== Excerpted data

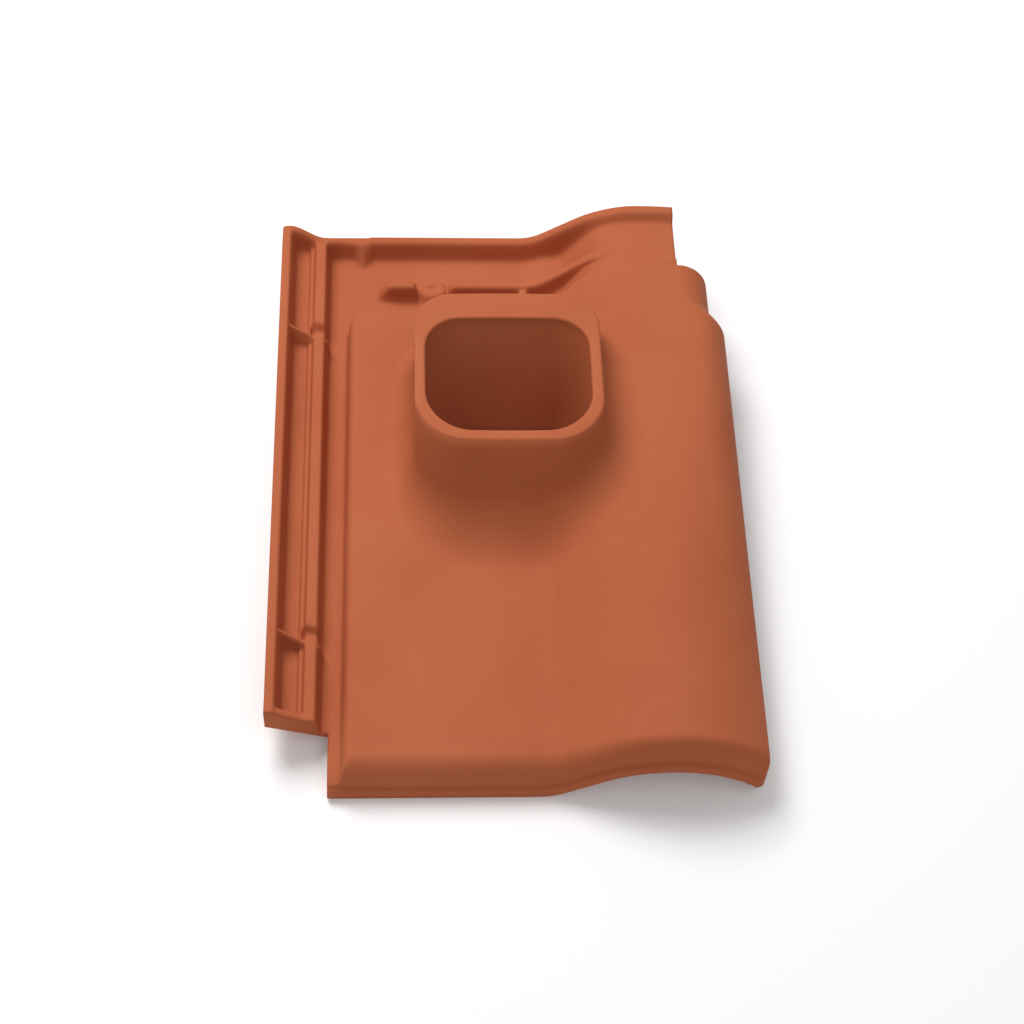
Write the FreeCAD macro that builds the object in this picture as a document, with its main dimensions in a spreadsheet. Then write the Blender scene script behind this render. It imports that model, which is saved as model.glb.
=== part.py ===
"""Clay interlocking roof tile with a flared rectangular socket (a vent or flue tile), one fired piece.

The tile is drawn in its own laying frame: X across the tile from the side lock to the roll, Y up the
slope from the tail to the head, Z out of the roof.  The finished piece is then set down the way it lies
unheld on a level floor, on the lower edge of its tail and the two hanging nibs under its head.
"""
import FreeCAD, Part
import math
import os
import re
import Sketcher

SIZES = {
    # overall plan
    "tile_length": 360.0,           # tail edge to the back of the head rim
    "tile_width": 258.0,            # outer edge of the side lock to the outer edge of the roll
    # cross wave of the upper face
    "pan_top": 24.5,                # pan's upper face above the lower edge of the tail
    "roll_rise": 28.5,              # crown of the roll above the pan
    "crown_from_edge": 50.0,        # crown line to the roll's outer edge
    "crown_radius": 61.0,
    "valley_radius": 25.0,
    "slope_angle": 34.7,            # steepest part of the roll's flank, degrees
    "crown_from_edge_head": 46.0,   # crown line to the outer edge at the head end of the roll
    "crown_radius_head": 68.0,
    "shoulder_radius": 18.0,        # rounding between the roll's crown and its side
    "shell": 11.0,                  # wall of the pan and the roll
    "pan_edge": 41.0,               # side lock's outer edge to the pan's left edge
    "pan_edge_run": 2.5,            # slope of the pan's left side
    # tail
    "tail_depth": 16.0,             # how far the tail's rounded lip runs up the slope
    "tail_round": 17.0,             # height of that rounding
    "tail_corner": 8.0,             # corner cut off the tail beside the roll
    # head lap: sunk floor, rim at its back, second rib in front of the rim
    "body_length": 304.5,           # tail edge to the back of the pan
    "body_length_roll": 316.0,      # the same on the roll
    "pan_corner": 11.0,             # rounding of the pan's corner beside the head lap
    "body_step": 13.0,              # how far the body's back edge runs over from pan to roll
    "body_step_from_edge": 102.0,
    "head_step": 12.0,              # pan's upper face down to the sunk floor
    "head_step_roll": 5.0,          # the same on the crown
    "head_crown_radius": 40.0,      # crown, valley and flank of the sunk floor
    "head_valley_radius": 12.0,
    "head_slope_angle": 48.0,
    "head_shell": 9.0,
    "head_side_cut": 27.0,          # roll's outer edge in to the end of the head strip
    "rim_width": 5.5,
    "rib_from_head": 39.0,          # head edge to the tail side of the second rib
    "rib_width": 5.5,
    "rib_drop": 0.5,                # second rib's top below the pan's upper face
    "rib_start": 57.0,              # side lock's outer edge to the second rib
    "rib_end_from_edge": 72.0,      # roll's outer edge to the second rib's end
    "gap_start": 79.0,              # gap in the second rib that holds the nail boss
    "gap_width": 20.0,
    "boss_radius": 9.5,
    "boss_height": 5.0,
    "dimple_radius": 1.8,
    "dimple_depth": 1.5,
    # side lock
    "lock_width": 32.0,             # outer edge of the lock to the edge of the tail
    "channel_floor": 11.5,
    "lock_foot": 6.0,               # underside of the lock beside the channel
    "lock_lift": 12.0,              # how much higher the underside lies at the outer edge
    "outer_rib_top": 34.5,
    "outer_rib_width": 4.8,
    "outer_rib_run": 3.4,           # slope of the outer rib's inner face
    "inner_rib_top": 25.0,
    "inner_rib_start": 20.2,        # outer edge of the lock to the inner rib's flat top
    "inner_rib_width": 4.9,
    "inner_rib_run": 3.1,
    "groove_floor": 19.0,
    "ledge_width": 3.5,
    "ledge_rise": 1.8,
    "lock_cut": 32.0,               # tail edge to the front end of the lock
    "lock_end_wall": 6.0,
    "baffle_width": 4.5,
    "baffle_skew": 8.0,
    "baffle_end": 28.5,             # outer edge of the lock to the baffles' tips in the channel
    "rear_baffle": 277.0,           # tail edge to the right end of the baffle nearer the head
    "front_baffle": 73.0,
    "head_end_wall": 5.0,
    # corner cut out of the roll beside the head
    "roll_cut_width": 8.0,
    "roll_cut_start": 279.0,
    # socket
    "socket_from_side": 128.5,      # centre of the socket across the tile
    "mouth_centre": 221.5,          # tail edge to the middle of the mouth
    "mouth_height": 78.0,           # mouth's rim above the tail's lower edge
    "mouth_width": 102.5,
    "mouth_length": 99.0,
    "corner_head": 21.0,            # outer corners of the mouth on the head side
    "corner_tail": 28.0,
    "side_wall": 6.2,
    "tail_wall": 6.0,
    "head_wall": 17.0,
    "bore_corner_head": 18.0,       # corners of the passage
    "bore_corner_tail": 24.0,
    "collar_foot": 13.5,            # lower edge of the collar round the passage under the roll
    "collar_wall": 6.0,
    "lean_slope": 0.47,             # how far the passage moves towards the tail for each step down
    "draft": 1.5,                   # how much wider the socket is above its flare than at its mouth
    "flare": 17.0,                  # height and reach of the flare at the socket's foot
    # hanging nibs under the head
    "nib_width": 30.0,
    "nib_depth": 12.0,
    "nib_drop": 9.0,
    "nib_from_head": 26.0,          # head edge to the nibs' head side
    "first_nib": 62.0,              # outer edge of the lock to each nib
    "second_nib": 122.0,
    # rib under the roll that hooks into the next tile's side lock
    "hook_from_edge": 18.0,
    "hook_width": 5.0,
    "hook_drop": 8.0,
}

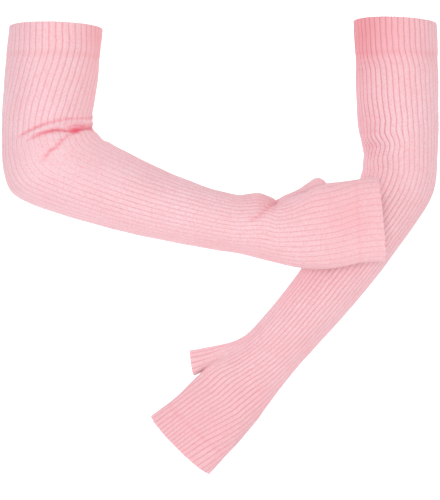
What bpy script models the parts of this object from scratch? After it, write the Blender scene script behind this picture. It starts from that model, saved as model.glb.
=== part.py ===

====

Restate the listing exactly, starting at its first line and ending at the line where "import Sketcher" occurs; include both and no other lines.

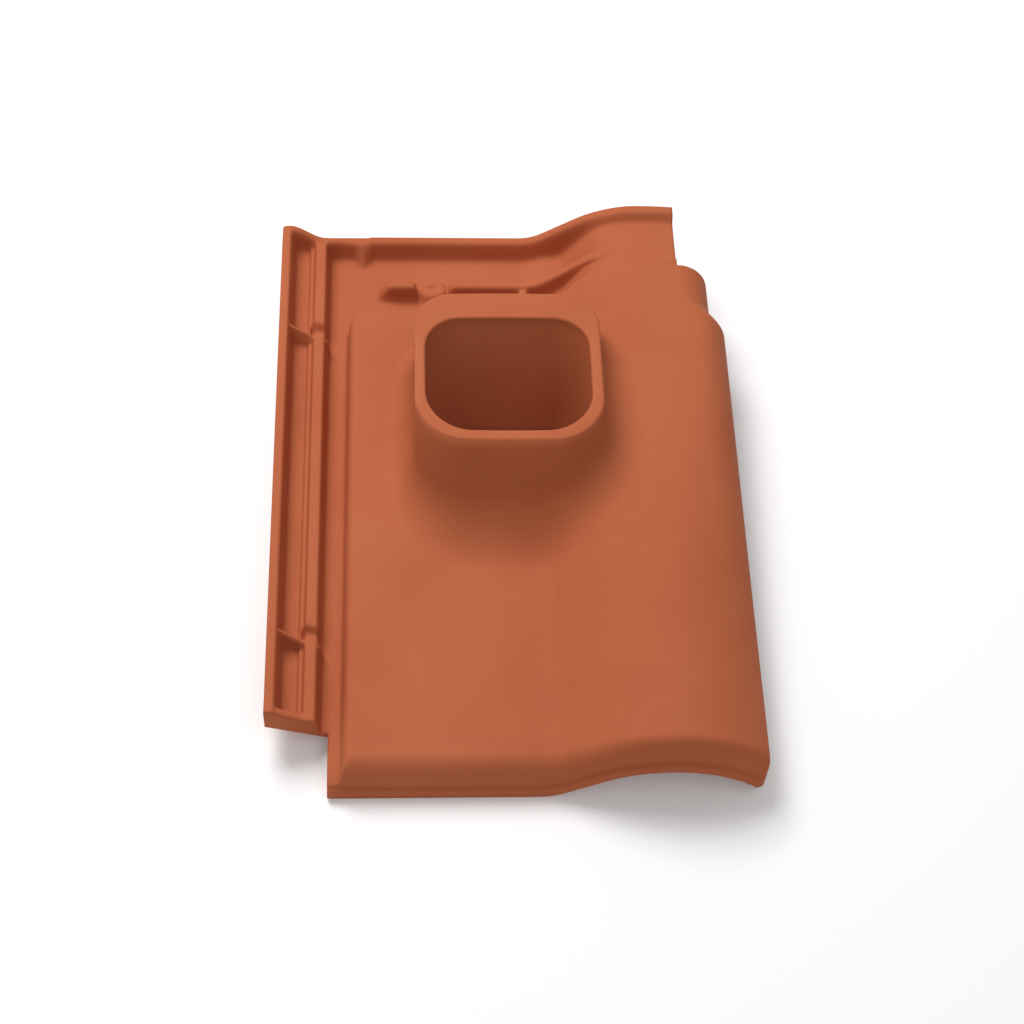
Write the FreeCAD macro that builds the object in this picture as a document, with its main dimensions in a spreadsheet. Then write the Blender scene script behind this render. It imports that model, which is saved as model.glb.
=== part.py ===
"""Clay interlocking roof tile with a flared rectangular socket (a vent or flue tile), one fired piece.

The tile is drawn in its own laying frame: X across the tile from the side lock to the roll, Y up the
slope from the tail to the head, Z out of the roof.  The finished piece is then set down the way it lies
unheld on a level floor, on the lower edge of its tail and the two hanging nibs under its head.
"""
import FreeCAD, Part
import math
import os
import re
import Sketcher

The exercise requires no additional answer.